Brazos Electric will pay all obligations under normal terms of business for goods and services provided on the filing date of March 1, 2021 and thereafter.
Granholm comments on Texas situation in Q&As with Washington Post, NPR
Meanwhile, in a Q&A with the Washington Post, the newspaper noted that Secretary of Energy Jennifer Granholm recently tweeted that what happened in Texas, and what happened in California in the summer heat there, shows a need to upgrade the grid. “But was there anything that happened in Texas that was new to you, that made you think again about what kinds of changes are needed?,” Granholm was asked.
“A hand of friendship extended to Texas — to consider upgrading their connectivity to the national grid so that their neighbors can help them in times of crisis,” Granholm responded.

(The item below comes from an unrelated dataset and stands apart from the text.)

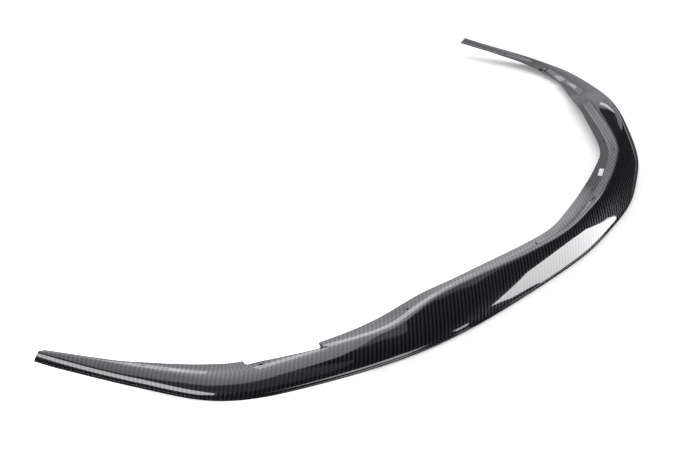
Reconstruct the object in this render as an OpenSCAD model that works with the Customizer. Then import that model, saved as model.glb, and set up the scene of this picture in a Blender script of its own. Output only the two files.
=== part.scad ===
// Front bumper lip: one moulded carbon fibre shell with a paper label on its flange.
// The origin is on the ground at the middle of the lip's width and depth. X runs across the
// car, -Y is the front, the wings sweep back along +Y, and Z is up. All sizes are millimetres.

/* [Overall] */
// Width over the two wing tips
overall_w = 1824; // [1500:1:2100]
// Depth from the front edge to the wing tips
overall_d = 574; // [450:1:700]
// Height that the wing tips kick up above the ground
tip_rise = 32; // [0:1:60]

/* [Outer face] */
// Height of the ridge over the front
front_ridge_h = 31.5; // [28:0.5:45]
// Height of the ridge at the waist, where the front runs into the wing
waist_ridge_h = 21; // [18:0.5:28]
// Height of the ridge along the wing
wing_ridge_h = 18; // [16:0.5:26]
// Width of the outer face at the middle
middle_face_w = 44.5; // [36:0.5:54]
// Width of the outer face where the front is widest
front_face_w = 65.5; // [58:0.5:76]
// Width of the outer face at the waist
waist_face_w = 53; // [46:0.5:60]
// Width of the outer face halfway along the wing
wing_face_w = 26; // [22:0.5:34]
// Width of the outer face at the wing tip
tip_face_w = 8; // [6:0.5:12]

/* [Flange] */
// Height of the mounting flange along the front
front_flange_h = 21.5; // [17:0.5:24]
// Height of the mounting flange at the waist
waist_flange_h = 14.5; // [12:0.5:15]
// Height of the wing's inner edge at the tip
tip_flange_h = 7; // [5.5:0.5:9]
// Width from the ridge to the flange's inner edge at the middle
middle_flange_w = 36.5; // [34:0.5:44]
// Width from the ridge to the flange's inner edge at the waist
waist_flange_w = 37; // [32:0.5:44]
// Width from the ridge to the inner edge of the sunk tab
tab_w = 20; // [17:0.5:24]
// Width from the ridge to the inner edge of the wing flange
wing_flange_w = 30; // [24:0.5:34]
// Width from the ridge to the wing's inner edge at the tip
tip_flange_w = 16.5; // [14:0.5:22]
// Width of the slope that runs from the ridge down to the flange
slope_w = 13; // [8:0.5:18]
// How far the round at the foot of that slope reaches onto the flange
foot_round = 2; // [1:0.5:6]
// How far the tab is sunk below the flanges beside it
tab_sink = 4; // [1:0.5:6]

/* [Shell] */
// Thickness of the laminate
wall_t = 2.4; // [1.6:0.1:3]
// Height of the rolled bead along the bottom edge
bead_h = 4.6; // [4:0.1:6]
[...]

“Obviously, they have to winterize their energy system. I understand the desire to be independent. I get that that’s the ethos in Texas. But in emergencies, it would be good to know there’s backup,” she said.
The transmission grid that the ERCOT independent system operator administers is located solely within the state of Texas and is not synchronously interconnected to the rest of the United States. The transmission of electric energy occurring wholly within ERCOT is not subject to the Commission's jurisdiction under sections 203, 205, or 206 of the Federal Power Act.
Similarly, in an interview with National Public Radio, Granholm said “I think the country would welcome Texas being at least connected to the national grid in some way, shape or form that allows for its neighbors to help.”
Granholm said that "We all plan for redundancies and backups in our lives and this might be just a backup that Texas might want to consider at this time."
She also told NPR that “Texas needs to weatherize, winterize its energy systems.”